TypeError: 'int' object is not callable

Supplying all three parameters works (they're in the right order, so we don't need to be explicit about who's who)

In [27]:
%time dist = distmatrix(data, pearson, 10)
CPU times: user 4 ms, sys: 0 ns, total: 4 ms
Wall time: 2.7 ms

Scaling up to the first 100 genes

In [28]:
%time dist = distmatrix(data, N = 100)
CPU times: user 244 ms, sys: 36 ms, total: 280 ms
Wall time: 262 ms

A quick redefinition of our function to handle N larger than the number of genes:

In [29]:
def distmatrix(data, distance = pearson, N = None):
    D = []
    if(N is None):
        N = len(data.geneName)
    else:
        N = min(N, len(data.geneName))
    for i in xrange(N):
        row = []
        for j in xrange(N):
            if(j >= i):
                row.append(distance(data.num[i],data.num[j]))
            else:
                row.append(D[j][i])
        D.append(row)
    return D

Scaling up to 1000 genes:

In [30]:
%time dist = distmatrix(data, N = 1000)
CPU times: user 20.6 s, sys: 2.44 s, total: 23.1 s
Wall time: 22.9 s

And the full calculation:

In [31]:
%time dist = distmatrix(data)
CPU times: user 2min 11s, sys: 6.8 s, total: 2min 18s
Wall time: 2min 17s

--> run time of ~2 minutes for a single core of a hyper-threaded 2.5 GHz dual core i5-3210M processor running in 64bit mode.

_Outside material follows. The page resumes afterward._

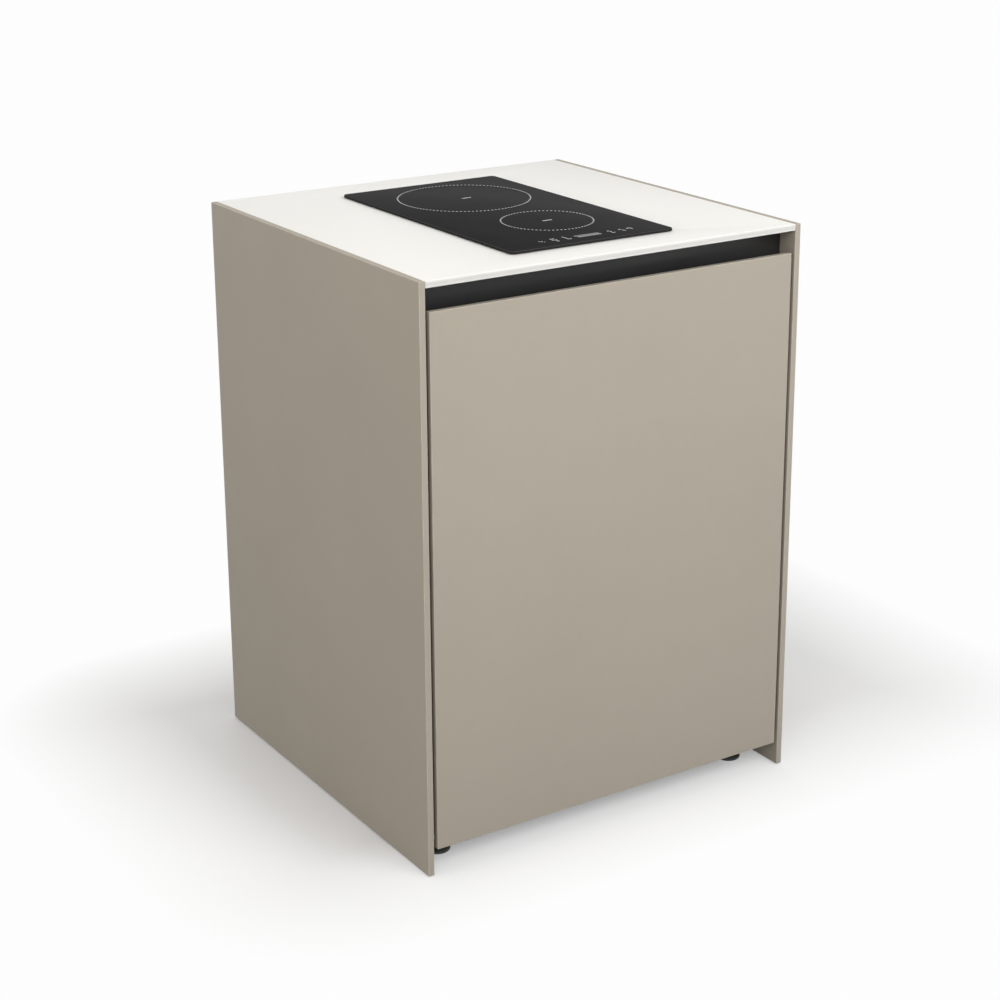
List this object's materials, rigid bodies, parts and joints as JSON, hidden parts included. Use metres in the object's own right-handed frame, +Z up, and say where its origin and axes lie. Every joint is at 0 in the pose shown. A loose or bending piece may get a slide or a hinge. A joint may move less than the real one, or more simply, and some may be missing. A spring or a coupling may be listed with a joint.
{
  "type": "mini kitchen unit",
  "caption": "Free-standing kitchen block with induction hob, thin side covers and worktop, recessed grip channel and one full-height pull-out front.",
  "frame": {"origin": "centre of the footprint on the floor, under the feet", "axes": "+Z up, front towards -Y, +X to the right as seen from the front"},
  "size_m": [0.67, 0.65, 0.905],
  "materials": {
    "taupe_laminate": "fine matt laminate",
    "white_worktop": "matt solid surface",
    "carcass_board": "matt melamine-faced board",
    "grip_black": "satin black anodised",
    "ceramic_glass": "polished black",
    "zinc_steel": "zinc plated",
    "tray_steel": "galvanised",
    "drawer_grey": "satin powder coat",
    "drawer_board": "fine-grained foil",
    "black_plastic": "moulded",
    "clear_bumper": "soft translucent",
    "foam_gasket": "closed-cell foam",
    "copper_coil": "enamelled strand",
    "ferrite": "sintered",
    "carrier_aluminium": "mill",
    "circuit_board": "solder mask",
    "sensor_white": "ceramic-filled",
    "beech": "ribbed dowel"
  },
  "bodies": {
    "cabinet": {"cover_left": "taupe_laminate", "cover_right": "taupe_laminate", "worktop": "white_worktop", "carcass_side_left": "carcass_board", "carcass_side_right": "carcass_board", "carcass_base": "carcass_board", "back_panel": "taupe_laminate", "front_rail": "carcass_board", "rear_rail": "carcass_board", "grip_channel": "grip_black", "worktop_brackets": "zinc_steel", "worktop_screws": "zinc_steel", "cover_screws": "zinc_steel", "carcass_dowels": "beech", "foot_sockets": "black_plastic", "heat_shield": "tray_steel", "cable_grommet": "black_plastic", "lower_cabinet_rail_left": "zinc_steel", "lower_cabinet_rail_right": "zinc_steel", "upper_cabinet_rail_left": "zinc_steel", "upper_cabinet_rail_right": "zinc_steel", "hob_glass": "ceramic_glass", "hob_gasket": "foam_gasket", "hob_tray": "tray_steel", "rear_coil": "copper_coil", "front_coil": "copper_coil", "rear_coil_carrier": "carrier_aluminium", "front_coil_carrier": "carrier_aluminium", "ferrite_bars": "ferrite", "coil_sensors": "sensor_white", "power_board": "circuit_board", "heat_sink": "carrier_aluminium", "control_board": "circuit_board", "fan_housing": "black_plastic", "hob_clamps": "zinc_steel", "terminal_box": "black_plastic"},
    "pullout": {"front_panel": "taupe_laminate", "front_brackets": "zinc_steel", "front_bumpers": "clear_bumper", "deep_drawer_side_left": "drawer_grey", "deep_drawer_side_right": "drawer_grey", "deep_drawer_back": "drawer_board", "deep_drawer_base": "drawer_board", "gallery_rails": "drawer_grey", "lower_drawer_rails": "zinc_steel"},
    "inner_drawer": {"inner_drawer_side_left": "drawer_grey", "inner_drawer_side_right": "drawer_grey", "inner_drawer_front": "drawer_grey", "inner_drawer_back": "drawer_board", "inner_drawer_base": "drawer_board", "upper_drawer_rails": "zinc_steel"},
    "lower_runner_left": {"lower_middle_rail_left": "zinc_steel"},
    "lower_runner_right": {"lower_middle_rail_right": "zinc_steel"},
    "upper_runner_left": {"upper_middle_rail_left": "zinc_steel"},
    "upper_runner_right": {"upper_middle_rail_right": "zinc_steel"},
    "fan": {"fan_rotor": "black_plastic"},
    "front_left_foot": {"foot_front_left": "black_plastic"},
    "front_right_foot": {"foot_front_right": "black_plastic"},
    "rear_left_foot": {"foot_rear_left": "black_plastic"},
    "rear_right_foot": {"foot_rear_right": "black_plastic"}
  },
  "joints": [
    {"name": "pullout_slide", "type": "slide", "parent": "cabinet", "child": "pullout", "axis": [0, -1, 0], "range_m": [0, 0.45]},
    {"name": "inner_drawer_slide", "type": "slide", "parent": "cabinet", "child": "inner_drawer", "axis": [0, -1, 0], "range_m": [0, 0.45]},
    {"name": "lower_runner_left_slide", "type": "slide", "parent": "cabinet", "child": "lower_runner_left", "axis": [0, -1, 0], "range_m": [0, 0.225]},
    {"name": "lower_runner_right_slide", "type": "slide", "parent": "cabinet", "child": "lower_runner_right", "axis": [0, -1, 0], "range_m": [0, 0.225]},
    {"name": "upper_runner_left_slide", "type": "slide", "parent": "cabinet", "child": "upper_runner_left", "axis": [0, -1, 0], "range_m": [0, 0.225]},
    {"name": "upper_runner_right_slide", "type": "slide", "parent": "cabinet", "child": "upper_runner_right", "axis": [0, -1, 0], "range_m": [0, 0.225]},
    {"name": "fan_spin", "type": "hinge", "parent": "cabinet", "child": "fan", "pos_m": [0.016, -0.11, 0.862], "axis": [0, 0, 1], "continuous": true},
    {"name": "front_left_foot_level", "type": "slide", "parent": "cabinet", "child": "front_left_foot", "axis": [0, 0, 1], "range_m": [-0.01, 0]},
    {"name": "front_right_foot_level", "type": "slide", "parent": "cabinet", "child": "front_right_foot", "axis": [0, 0, 1], "range_m": [-0.01, 0]},
    {"name": "rear_left_foot_level", "type": "slide", "parent": "cabinet", "child": "rear_left_foot", "axis": [0, 0, 1], "range_m": [-0.01, 0]},
    {"name": "rear_right_foot_level", "type": "slide", "parent": "cabinet", "child": "rear_right_foot", "axis": [0, 0, 1], "range_m": [-0.01, 0]}
  ],
  "couplings": [
    {"joint": "inner_drawer_slide", "follows": "pullout_slide", "ratio": 1},
    {"joint": "lower_runner_left_slide", "follows": "pullout_slide", "ratio": 0.5},
    {"joint": "lower_runner_right_slide", "follows": "pullout_slide", "ratio": 0.5},
    {"joint": "upper_runner_left_slide", "follows": "pullout_slide", "ratio": 0.5},
    {"joint": "upper_runner_right_slide", "follows": "pullout_slide", "ratio": 0.5}
  ]
}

For a similar architecture (e.g., another i5), single-core speed should depend linearly on the clock speed (e.g., a 5 GHz processor would run twice as fast).

(Without explicitly setting up our problem for parallel processing, adding additional processor cores will give us no speed up).

For other architectures, run times are problem dependent (in this case, a floating point benchmark would be a good predictor of the relative run time).

See if you can figure out the time scaling for your computer.